Most of these insects will consume the moisture and nutrients from the stems and leaves of your parlor palm and cause it to turn yellow and eventually die off. These insects are easy to spot for small plants, but since the Parlor palm is quite bushy, you may have to spend a bit more time looking out for them.
These pests are detrimental to the health of your plant especially if your Parlor palm is still small. Watch out for webbings as this may suggest the presence of spider mites. Similar to mealy bugs, these pests absorb the nutrients from the stems of the plant. Mealybugs on the other hand are observed in groups and present themselves as white fuzzy insects.
Other pests, including aphids and whiteflies, are small insects that crawl along the stems and the plant’s soil. All of these insects cannot tolerate too much humidity around the plant, but since your Parlor palm does not require heavy loads of humidity, they may become a problem.
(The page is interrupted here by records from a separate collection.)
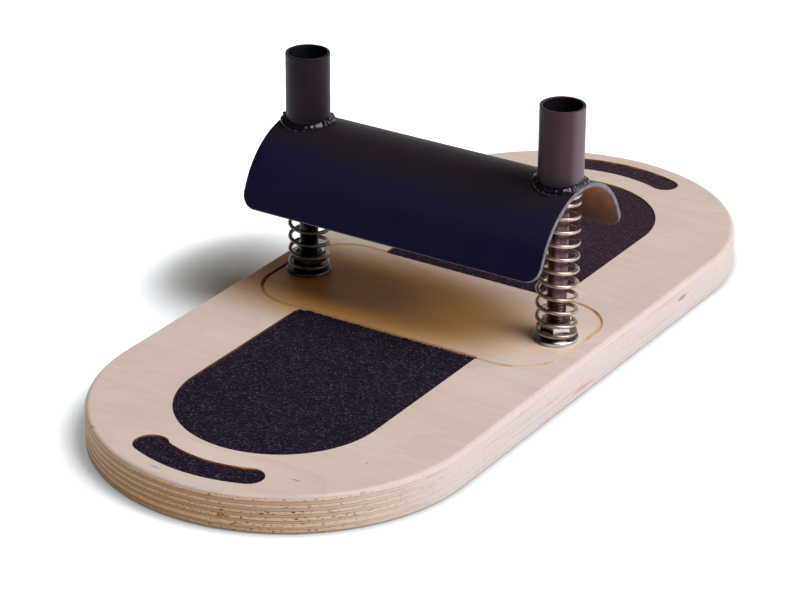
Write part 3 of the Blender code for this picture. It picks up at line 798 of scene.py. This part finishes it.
tube_low, tube_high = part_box("right_guide_tube")
tube_radius = (tube_high.x - tube_low.x) / 2
tube_wall = 0.00145
tube_steps = 96
touch = 0.0003
rim_easing = 0.0004
sides = ((-1, "left"), (1, "right"))
for side, where in sides:
    node = where + "_guide_tube"
    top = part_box(node)[1].z
    centre = post_at(side)
    rim = [(tube_radius - inset, top - down) for down, inset in rounding(rim_easing, easing_steps)]
    rim += [(2 * tube_radius - tube_wall - radius, z) for radius, z in reversed(rim)]
    rings = [circle(radius, z, centre, tube_steps) for radius, z in rim]
    feet = []
    for radius in (tube_radius, tube_radius - tube_wall):
        feet.append([polar(radius, a, on_crown(radius, a, touch)) + centre for a in turn(tube_steps)])
    rings = [feet[0]] + rings + [feet[1]]
    tube = skin(where + "_steel_tube", rings, closed=True, finishes=(tube_finishes[where], dull_bore))
    for face in tube.data.polygons:
        if face.index >= (len(rings) - 2) * tube_steps:
            face.material_index = 1
    settle(tube, "saddle", "black_paint", node)

# The welds: a fillet weld round the foot of each tube, laid in short overlapping runs that stand up
# as scallops.

# The same paint over the weld: the smooth metal makes it glossy, with ripples of 2.4 mm.
glossy, add, shader = new_finish("glossy black paint over a weld")
here = add("TexCoord").outputs["Object"]
ripple = add("TexNoise", {"Vector": here, "Scale": 420, "Detail": 2})
ripple_relief = add("Bump", {"Height": ripple, "Strength": 0.5, "Distance": 0.0006})
feed(shader, {"Base Color": "#0D0918", "Roughness": 0.22, "Normal": ripple_relief,
              "Specular IOR Level": 0.5, "Specular Tint": "#F0D8F0"})

weld_leg = 0.0022
weld_beads = 24
bead_steps = 12
weld_steps = weld_beads * bead_steps
slope_steps = 8
ridge_height = 0.0009
ridge_fade = 2.4
lean_back = 0.45
hollow = 1.6
end_margin = 0.0004
sheet_end = arch_half - post_x - end_margin
root = tube_radius + touch
draw = random.Random(5)
for side, where in sides:
    marks = sorted(draw.uniform(-0.25, 0.25) + bead for bead in range(weld_beads))
    sizes = [draw.uniform(0.5, 1.0) for bead in range(weld_beads)]
    rings = []
    for step in range(weld_steps):
        turned = step / bead_steps
        angle = 2 * math.pi * step / weld_steps
        ring = []
        for part in range(slope_steps + 1):
            slope = math.pi / 2 * part / slope_steps
            lean = turned - lean_back * math.sin(2 * slope)
            bead = max(range(weld_beads), key=lambda one: -((lean - marks[one]) % weld_beads))
            since = (lean - marks[bead]) % weld_beads
            ridge = ridge_height * sizes[bead] * math.exp(-ridge_fade * since) * math.sin(2 * slope)
            leg = weld_leg * (0.94 + 0.18 * sizes[bead])
            facing_end = side * math.cos(angle)
            room = sheet_end / facing_end - tube_radius - touch if facing_end > 0.5 else leg
            out = min(leg, room) * math.cos(slope) ** hollow + ridge
            up = leg * math.sin(slope) ** hollow + ridge
            ring.append(polar(root + out, angle, on_crown(root + out, angle, touch) + up) + post_at(side))
        ring.append(polar(root, angle, on_crown(root, angle, touch)) + post_at(side))
        rings.append(ring)
    weld = skin(where + "_weld", rings, closed=True, sharp=70, finishes=(glossy,))
    settle(weld, "saddle", "black_paint", where + "_weld_bead")

# The springs: hard-drawn steel wire, 2 mm thick, wound left-handed in eleven and a half turns, the end
# turns closed. Each sits on its washer round the nut and carries the saddle.


def with_painted_shade_at_left(add, here, colour, dark, least):
    """A metal's colour with painted shade: mostly lost in a dark tone at the left post, which stands in the
    saddle's shade, and full at the right one.
    """
    axes = add("SeparateXYZ", {0: here})
    lit_share = add("MapRange", {0: axes.outputs[0], 1: -0.03, 2: 0.03, 3: least, 4: 1})
    return add("Mix", {"Factor": lit_share, "A": dark, "B": colour}, data_type="RGBA")


# Spring wire: bare metal that mirrors the room, a little uneven from the drawing in patches of 4.5 mm.
# The left spring stands in the saddle's shade, so it is browner and darker.
spring_steel, add, shader = new_finish("bright hard-drawn spring wire")
here = add("TexCoord").outputs["Object"]
drawn = add("TexNoise", {"Vector": here, "Scale": 220, "Detail": 3})
steel = add("ValToRGB", {"Fac": drawn}, stops=[(0.3, "#85756B"), (0.5, "#A69489"), (0.7, "#BDADA2")])
steel = with_painted_shade_at_left(add, here, steel, "#453B38", 0.3)
polish = add("MapRange", {0: drawn, 1: 0.3, 2: 0.7, 3: 0.28, 4: 0.38})
feed(shader, {"Base Color": steel, "Metallic": 1, "Roughness": polish})

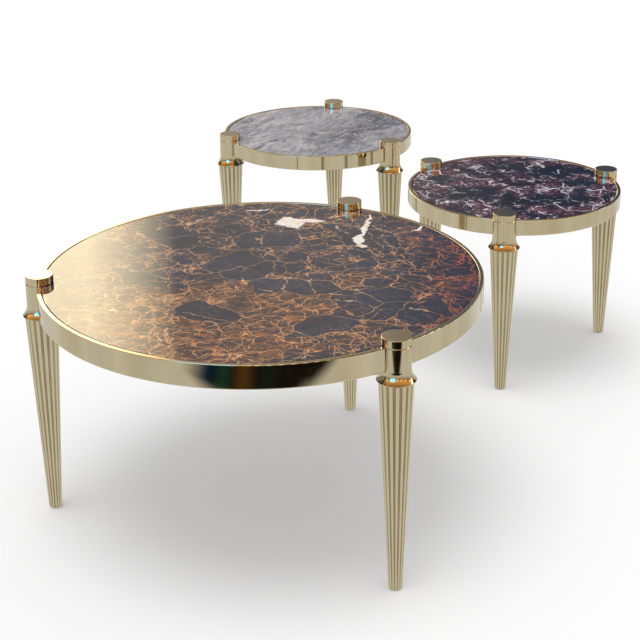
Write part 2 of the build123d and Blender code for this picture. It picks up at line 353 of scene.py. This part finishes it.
def brown_body(g, here, bent, fine, net):
    """The stone between the veins: slate, with umber, fibres and rust where the net is thick."""
    slate = g.step(g.noise(bent, 8.0, 3.0), 0.35, 0.65)
    colour = g.mix(slate, BROWN_BLACK, BROWN_SLATE)
    colour = stain(g, colour, net.thick, 0.7, BROWN_UMBER)
    fibres = g.step(g.noise(fine, 46.0, 6.0, 0.75), 0.45, 0.62)
    colour = stain(g, colour, g.math("MULTIPLY", fibres, net.thick), 0.80, BROWN_HAZE)
    bloom = g.math("MULTIPLY", g.step(g.noise(here, 12.0, 5.0, 0.65), 0.46, 0.64), fibres)
    bloom = g.math("MULTIPLY", bloom, g.math("ADD", g.math("MULTIPLY", net.crowd, 0.75), 0.25))
    return stain(g, colour, g.math("MULTIPLY", bloom, net.thick), 0.90, RUST)


def copper_veins(g, colour, here, fine, net):
    """The colour under six sizes of copper vein, and the masks of the three that dull the polish."""
    copper = g.mix(net.red, COPPER, COPPER_RED)
    bright = g.mix(net.red, COPPER_LIGHT, COPPER_RED)
    coarse_breaks = g.noise(here, 15.0, 4.0, 0.65)
    fine_breaks = g.noise(here, 40.0, 4.0, 0.70)

    mesh = g.math("MULTIPLY", crack_net(g, fine, 3.1, 105.0, 0.0012), net.thick)
    mesh = g.math("MULTIPLY", mesh, g.step(fine_breaks, 0.44, 0.60))
    colour = stain(g, colour, mesh, 0.85, COPPER_DARK)
    hair = g.math("MULTIPLY", crack_net(g, fine, 1.7, 58.0, 0.0012), net.fill)
    hair = g.math("MULTIPLY", hair, g.step(fine_breaks, 0.46, 0.58))
    hair = g.math("MULTIPLY", hair, g.step(net.patchy, 0.42, 0.60))
    colour = stain(g, colour, hair, 1.2, copper)
    thin = g.math("MULTIPLY", crack_net(g, fine, 0.9, 31.0, 0.0012), g.math("ADD", net.fill, 0.12))
    thin = g.math("MULTIPLY", thin, g.step(coarse_breaks, 0.42, 0.54))
    colour = stain(g, colour, thin, 1.1, copper)
    stray = g.math("MULTIPLY", crack_net(g, fine, 2.3, 20.0, 0.0010), g.step(fine_breaks, 0.40, 0.54))
    colour = stain(g, colour, g.math("MULTIPLY", stray, g.math("ADD", net.busy, 0.15)), 1.0, copper)
    middle = crack_net(g, fine, 0.0, FACETS_PER_METRE, 0.0013)
    middle = g.math("MULTIPLY", middle, g.step(fine_breaks, 0.36, 0.52, 0.25, 1.0))
    middle = g.math("MULTIPLY", middle, g.step(coarse_breaks, 0.38, 0.54, 0.45, 1.0))
    middle = g.math("MULTIPLY", middle, net.calm)
    colour = stain(g, colour, middle, 0.85, g.mix(g.step(net.patchy, 0.46, 0.60), copper, bright))
    swell = g.step(g.noise(here, 10.0, 3.0), 0.50, 0.68, 0.0009, 0.0042)
    long_cracks = g.cells(g.vector("ADD", fine, (0.37, 0.11, 0.0)), LONG_CRACKS_PER_METRE)
    wide = g.step(g.math("DIVIDE", long_cracks, g.math("MULTIPLY", swell, LONG_CRACKS_PER_METRE)), 1.0, 0.1)
    wide = g.math("MULTIPLY", wide, g.step(fine_breaks, 0.42, 0.56))
    wide = g.math("MULTIPLY", wide, g.step(g.noise(here, 13.0, 3.0), 0.40, 0.58))
    colour = stain(g, colour, wide, 0.95, g.mix(g.step(g.noise(here, 21.0), 0.50, 0.72), bright, CREAM))
    return colour, thin, middle, wide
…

You can choose to use Neem oil as a preventive solution. This solution also acts as a repellent for insects.
In addition to pests, this plant can also become a victim of fungal pathogens. Some of the most common fungal pathogens include leaf spots and stem cankers. These pathogens usually enter the plant from open cuts caused by pruning or removing a partially dead stem. Diseases such as stem cankers prevent the plant from absorbing nutrients and hinder the plant’s growth. On the other hand, leaf spots spread as small concentric circles that eventually turn black and consume the whole leaf.
Prevention of some of these pathogens include using clean pruning shears or knife when cleaning the plant. Remove infected leaves to prevent further spread and isolate the plant until it has been properly treated.
Parlor palm leaves turning brown?
This is most likely due to the plant not getting enough light or enough water if the tips are dry.